Ну тут извиняться, объяснять уже просто гадко. Можно без этого? Спасибо, спасибо, спасибо. Большая радость, большая честь, большая поддержка. Большое Горе: если Вы еще о посвященьи не пожалели, то пожалеете. Годы разведут нас в разные стороны, и я от Вас услышу свои же слова, серые, нехорошие, когда их тебе о себе самом возвращают, как открытье. Так будет, потому что – скользнуло предчувствие. Потому еще, что я знаю смысл своих усилий, и знаю, что с собой делаю и куда веду, и знаю Вас и Вашу верность своему лицу, вспыхнувшему разом, в молодости, на все времена, и увиденному в стихе и в жизни, и пущенному на дно души, как переживанье облика, постоянного, на все времена.

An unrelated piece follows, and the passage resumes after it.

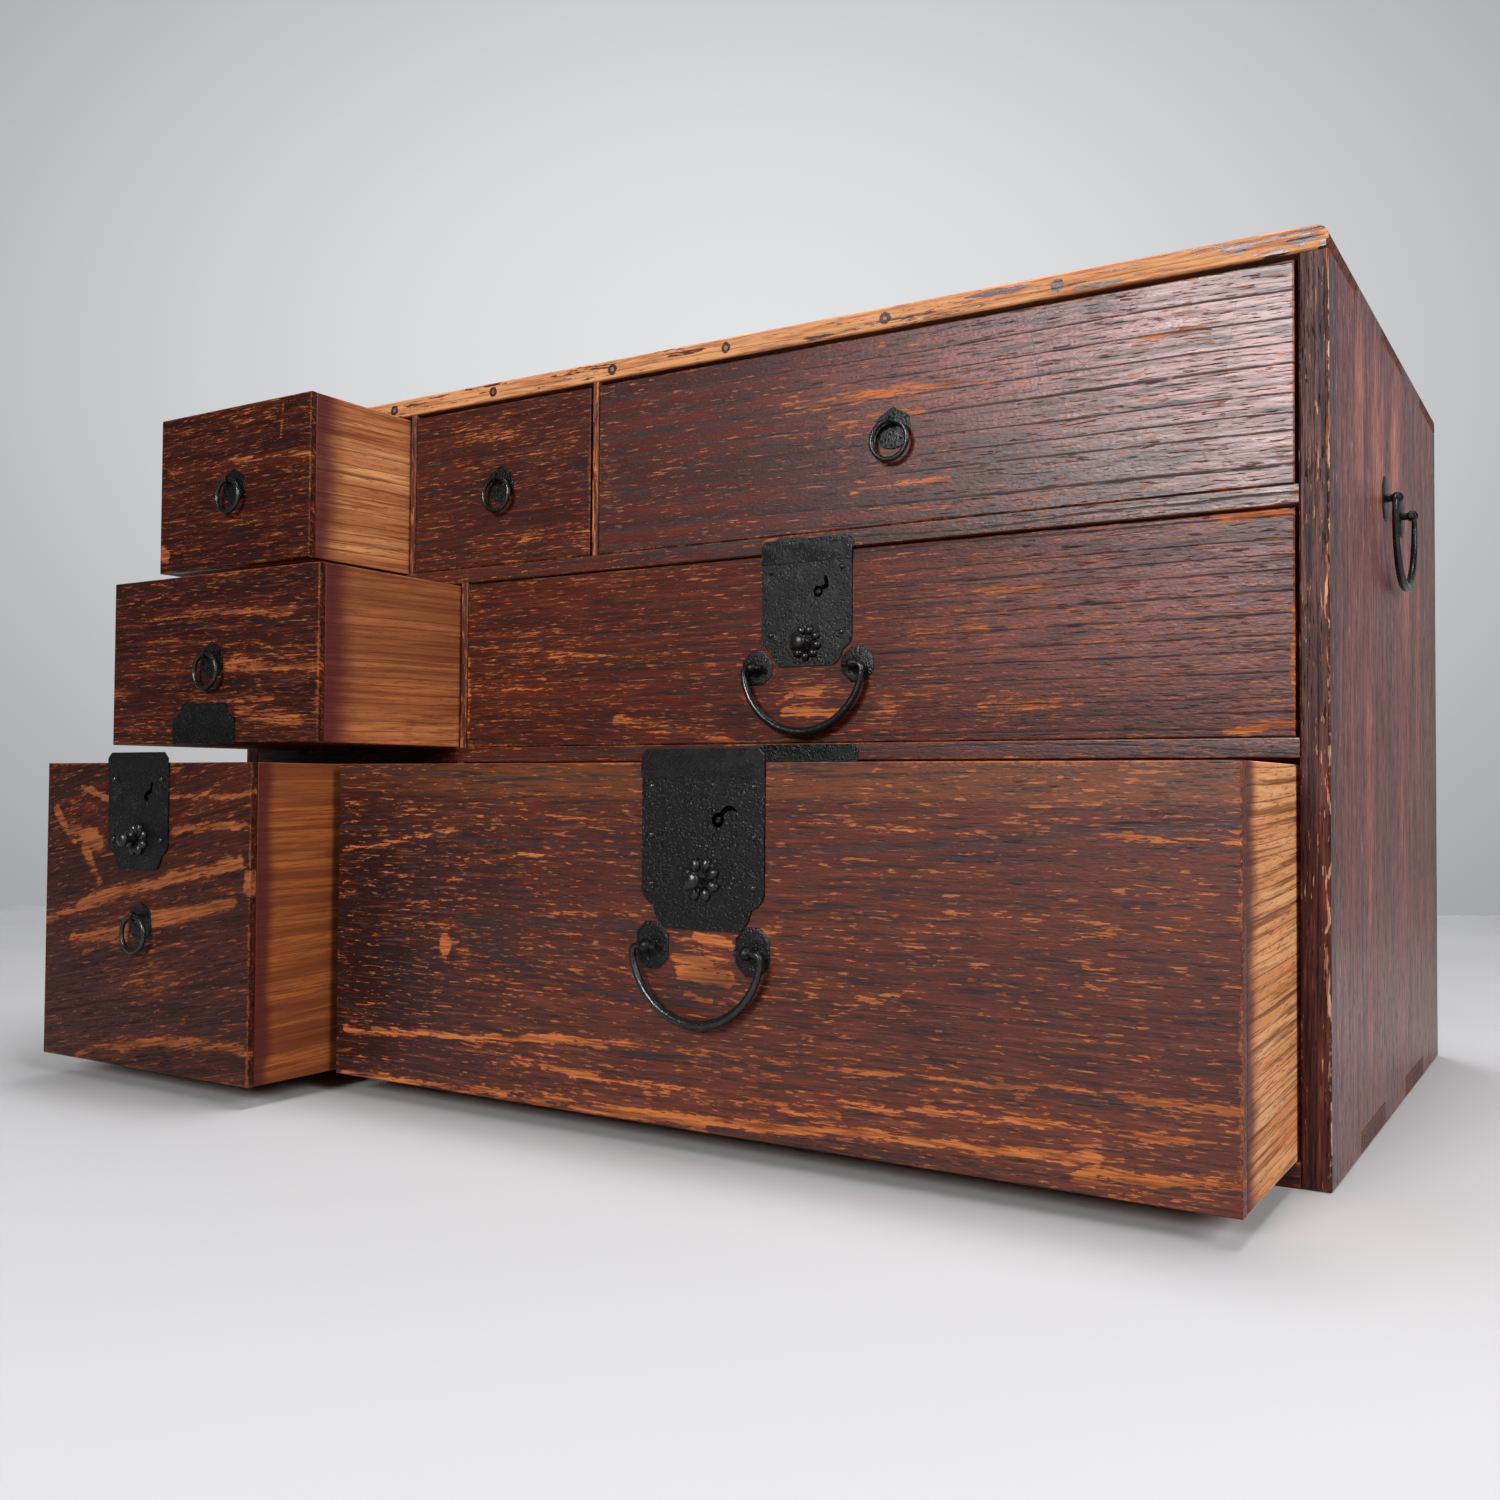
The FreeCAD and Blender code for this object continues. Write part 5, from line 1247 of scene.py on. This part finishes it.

Теперь о сказке. Настоящая сказка, несмотря на то, что менее кондовая, уставная, чем Царь-Девица, более своя, более прихотливая. Но все отходы от торной сказочности утверждены, даже самые причудливые. Может быть расписываюсь в собственном невежестве, но кажется, будто есть такая, должна быть, несмотря на неожиданность мраморов в снегах и деревца и всего, в них творящегося. Драматично и больно, трогательно. Не хочется оглядывать в целом, поддаваясь чутью, что сказочное событье несет сторожевую, символическую службу. О целом, о единстве не думаешь, не сплывается, а катится, развертывается, роится. Написано очень широко, очень разгонисто, приходится говорить о партиях, мельчайшее деленье – совокупность нескольких строф. В этом отношеньи прекрасно строют и подгоняют изложенье, сразу указывая широту неделимых долей и быстроту их следованья, замечательные, лейтмотивные
…… У Маруси выше всех. ……и
…… Проводи меня, Маруся, до ворот.Дальше для краткости буду поскупей и вместо цитат просто привожу страницы. 17–18–19. Мастерски передано движенье на воздухе и его совместность с душевным движеньем в один и в другой конец. 27–28. Выпытыванье. 31. Важная. Книжная. 38–40. Чудесно изложено заклятие. Как справились! И какая точность в экспозиции всего последующего, при всей сложности и прихотливости провозвещаемого. Барин и Мрамора (сказочная красочность). 62–63. Очень хорошо. Настоящая Ваша лирика. 70–71. Гости. 76; 79; 82; очень хорошо. 77–78. Очень хорошо <подчеркнуто дважды>. Повторенья (ритмические и тематич<еские>) из Iй части! На селе. Возглашенья, сплетающиеся с голосом собственной души Маруси. Конец. Все это так чудесно льется в своей однородной щедрости, что некоторые строчки, сами по себе невинные по языку и стилю, в этом потоке кажутся описками. Это «Все промахи чувств» (52), «Судит зрело» (65), «Что зуб, то брешь» (80) – но и то написал я, и мне стыдно стало. Точно я Львовым-Рогачевским становлюсь.